EXERCISE DIRECTIONS: The lines below are to be quoted exactly, from the first through the one that contains "return around_head(at, section_out(part)".

───── RECORDS SHOWN ─────

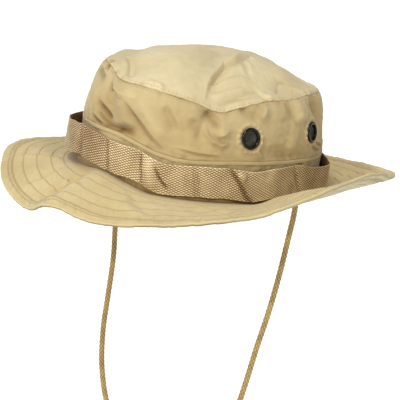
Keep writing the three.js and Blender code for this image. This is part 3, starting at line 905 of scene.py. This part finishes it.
def section_out(part):
    """How far outside the head ellipse the wall stands, smooth through its section's rows."""
    knots, values = WALL_SECTION["part"], WALL_SECTION["out"]
    slopes = np.gradient(values, knots)
    i = np.clip(np.searchsorted(knots, part, side="right") - 1, 0, len(knots) - 2)
    span = knots[i + 1] - knots[i]
    return hermite(values, slopes, span, i, i + 1, (part - knots[i]) / span)


def wall_ends(at):
    """The heights of the wall's lower and upper edges."""
    return read_round(RIDGE_LINE, "z", at) + SEAM_GAP, read_round(TOP_SEAM_LINE, "z", at)


def wall_points(at, part, inward):
    """Points of the wall a share `part` of the way up it, `inward` mm in from its outside."""
    bottom, top = wall_ends(at)
    z = bottom + (top - bottom) * part
    fold = wall_fold(at, z) * fold_share(at, z, part)
    return around_head(at, section_out(part) + fold - inward, z)


def wall_detail(at, z, part):
    """Creases, small wrinkles and puckers of the wall: how far they stand out, and their shade."""
    u = arc_between(0, at) + 0 * z
    lift, shade = crease_field(WALL_CREASES, round_place(at, z))
    lift = lift + 0.45 * wave_noise(u, z, 26, 11, stretch=0.6) + 0.16 * wave_noise(u, z, 7, 12)
    held = smoothstep(part, -0.02, 0.07) * smoothstep(1 - part, -0.02, 0.05)
    pucker = 0.42 * wave_noise(u, z, 10, 13, stretch=0.35)
    seams = bell(part, 0.10) + bell(1 - part, 0.09)
    rolled = bell(1 - part, 0.018)
    lift = lift * held + pucker * seams - SEAM_DIP * rolled + 0.6 * bell(part, 0.05)
    shade = shade * (0.4 + 0.6 * held) + np.clip(-pucker, 0, 1) * seams * 0.6
    for eyelet in rows_of(EYELETS):
        x, y = arc_between(eyelet["at"], at), z - eyelet["z"]
        distance, turn = np.hypot(x, y), np.arctan2(y, x)
        free = smoothstep(distance, EYELET_FLANGE + 0.6, EYELET_FLANGE + 4.5)
        ring = bell(distance - PUCKER_RING["radius"], PUCKER_RING["half_width"])
        wobble = 0.8 * np.sin(3 * turn + eyelet["z"]) + 0.5 * np.sin(5 * turn + eyelet["at"])
        pleat = np.sin(PUCKER_RING["pleats"] * turn + wobble)
        rough = 1 + 0.4 * np.sin(2 * turn + eyelet["at"])
        lift = lift * free + ring * rough * (PUCKER_RING["height"] + PUCKER_RING["depth"] * pleat)
        # Painted shade in the pleats' dips, and a painted highlight on the ring of puckered cloth
        # round the eyelet.
        shade = shade * free + ring * (np.clip(-pleat, 0, 1) * 0.22 - 0.12)
    return lift, shade + WALL_SHADE_BASE


def eyelet_place(eyelet):
    """The middle of an eyelet on the wall, and the axis that points out of it."""
    bottom, top = wall_ends(eyelet["at"])
    part = (eyelet["z"] - bottom) / (top - bottom)
    parts = WALL_SECTION["part"]
    above = int(np.argmax(parts >= part))
    foot, head = (wall_points(eyelet["at"], parts[k], 0) for k in (above - 1, above))
    middle = foot + (head - foot) * (part - parts[above - 1]) / (parts[above] - parts[above - 1])
    sideways = around_head(eyelet["at"] + 1, 0, 0) - around_head(eyelet["at"] - 1, 0, 0)
    return middle, unit(np.cross(sideways, head - foot))


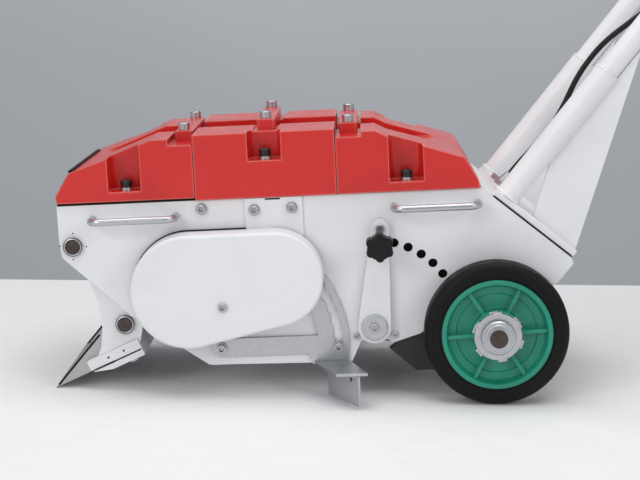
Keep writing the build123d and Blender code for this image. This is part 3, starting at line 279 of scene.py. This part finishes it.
def build_materials():
    """One material for each slot of the record."""
    made = {}
    # In each paint call the fourth colour is the painted highlight on edges and the fifth the painted shade
    # in joins and recesses.
    made["white_paint"] = paint("white_powder_coat", (0.80, 0.805, 0.82), (0.74, 0.74, 0.75),
                                (0.86, 0.86, 0.86), (0.10, 0.10, 0.11), 0.38, 0.22)
    red = paint("red_enamel", (0.62, 0.014, 0.010), (0.53, 0.010, 0.008), (0.90, 0.26, 0.20),
                (0.10, 0.004, 0.004), 0.36, 0.45, 0.0028)
    red.bump(red.noise(150.0, 5.0, 0.6), 0.22, 0.0005)
    red.set("Coat Weight", 0.25)
    red.set("Coat Roughness", 0.2)
    made["red_paint"] = red
    made["green_paint"] = paint("green_enamel", (0.014, 0.27, 0.175), (0.01, 0.21, 0.14),
                                (0.05, 0.42, 0.29), (0.003, 0.04, 0.028), 0.40, 0.35)
    made["black_paint"] = paint("black_paint", (0.011, 0.011, 0.012), (0.019, 0.018, 0.018),
                                (0.05, 0.05, 0.05), (0.004, 0.004, 0.004), 0.42, 0.3)
    made["motor_paint"] = paint("motor_grey", (0.16, 0.18, 0.2), (0.12, 0.13, 0.14),
                                (0.3, 0.32, 0.34), (0.03, 0.03, 0.035), 0.4, 0.4)
    made["tyre_rubber"] = rubber("tyre_rubber", (0.004, 0.004, 0.005), (0.011, 0.011, 0.011), 30.0)
    made["black_rubber"] = rubber("black_rubber", (0.005, 0.005, 0.005), (0.012, 0.012, 0.012), 45.0)
    zinc = metal("zinc_plate", (0.48, 0.49, 0.51), (0.60, 0.605, 0.62), 0.33, 55.0, 0.15)
    spangle = zinc.mix(zinc.ramp(zinc.cells(420.0), (0.2, 0.0), (0.9, 0.5)),
                       (0.50, 0.51, 0.535), (0.60, 0.605, 0.62))
    # The zinc's sockets and recesses are painted near black: a painted shade.
    zinc.colour(zinc.mix(zinc.recess_shade_mask(0.004, 0.25, 0.6), spangle, (0.035, 0.035, 0.04)))
    made["zinc"] = zinc
    made["dark_steel"] = metal("dark_steel", (0.045, 0.037, 0.034), (0.14, 0.115, 0.105), 0.42, 130.0, 0.3)
    made["cast_iron"] = metal("cast_iron", (0.08, 0.08, 0.08), (0.16, 0.16, 0.16), 0.5, 60.0, 0.4)
    blade = metal("blade_steel", (0.40, 0.40, 0.395), (0.56, 0.56, 0.55), 0.45, 40.0, 0.1)
    grain = blade.noise(60.0, 5.0, 0.6, blade.stretch(14.0, 1.0, 14.0))
    blade.colour(blade.mix(grain, (0.40, 0.40, 0.395), (0.60, 0.60, 0.59)))
    blade.bump(grain, 0.25, 0.0001)
    made["blade_steel"] = blade
    plastic = Shader("black_plastic", (0.008, 0.008, 0.009), 0.42)
    plastic.set("Specular IOR Level", 0.22)
    plastic.round_edges(0.0008)
    plastic.bump(plastic.noise(1100.0, 2.0), 0.4, 0.0001)
    plastic.colour(plastic.mix(plastic.noise(50.0, 4.0), (0.005, 0.005, 0.006), (0.012, 0.012, 0.013)))
    plastic.roughness(plastic.ramp(plastic.noise(70.0), (0.3, 0.34), (0.8, 0.5)))
    made["black_plastic"] = plastic
    jacket = Shader("cable_jacket", (0.006, 0.006, 0.007), 0.4)
    jacket.set("Specular IOR Level", 0.3)
    jacket.colour(jacket.mix(jacket.noise(90.0, 4.0), (0.004, 0.004, 0.005), (0.010, 0.010, 0.011)))
    jacket.bump(jacket.noise(400.0, 2.0), 0.2, 0.0001)
    made["cable_jacket"] = jacket
    stop = Shader("red_plastic", (0.55, 0.01, 0.01), 0.28)
    stop.colour(stop.mix(stop.noise(80.0, 3.0), (0.52, 0.009, 0.009), (0.62, 0.015, 0.012)))
    stop.bump(stop.noise(300.0, 2.0), 0.1, 0.0001)
    made["red_plastic"] = stop
    return {slot: shader.material for slot, shader in made.items()}


def dress_nodes():
    """Every CAD node gets the material of its slot."""
    slot_of = {item["node"]: item["material_slot"] for item in frame["record"]["subparts"]}
    for name, node in NODES.items():
        node.data.materials.clear()
        node.data.materials.append(MATERIALS[slot_of[name]])


# ------------------------------------------------------------------ mesh tools
def add_piece(name, sheet, body, slot, sharp=35):
    """Turns a bmesh into a piece that rides on a body and wears a slot's material."""
    bmesh.ops.remove_doubles(sheet, verts=sheet.verts, dist=1e-6)
    bmesh.ops.recalc_face_normals(sheet, faces=sheet.faces)
    mesh = bpy.data.meshes.new(name)
    sheet.to_mesh(mesh)
    sheet.free()
    mesh.shade_smooth()
    mesh.set_sharp_from_angle(angle=math.radians(sharp))
    mesh.materials.append(MATERIALS[slot])
    piece = bpy.data.objects.new(name, mesh)
    bpy.context.collection.objects.link(piece)
    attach(piece, body)
    return piece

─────

COMPLETE OUTPUT:
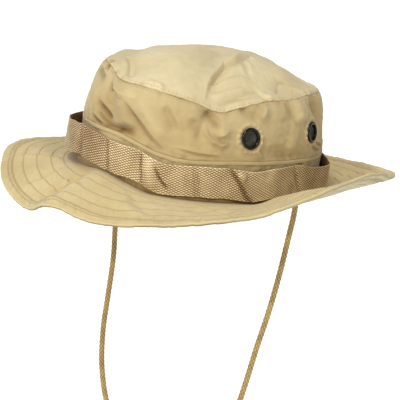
Keep writing the three.js and Blender code for this image. This is part 3, starting at line 905 of scene.py. This part finishes it.
def section_out(part):
    """How far outside the head ellipse the wall stands, smooth through its section's rows."""
    knots, values = WALL_SECTION["part"], WALL_SECTION["out"]
    slopes = np.gradient(values, knots)
    i = np.clip(np.searchsorted(knots, part, side="right") - 1, 0, len(knots) - 2)
    span = knots[i + 1] - knots[i]
    return hermite(values, slopes, span, i, i + 1, (part - knots[i]) / span)


def wall_ends(at):
    """The heights of the wall's lower and upper edges."""
    return read_round(RIDGE_LINE, "z", at) + SEAM_GAP, read_round(TOP_SEAM_LINE, "z", at)


def wall_points(at, part, inward):
    """Points of the wall a share `part` of the way up it, `inward` mm in from its outside."""
    bottom, top = wall_ends(at)
    z = bottom + (top - bottom) * part
    fold = wall_fold(at, z) * fold_share(at, z, part)
    return around_head(at, section_out(part) + fold - inward, z)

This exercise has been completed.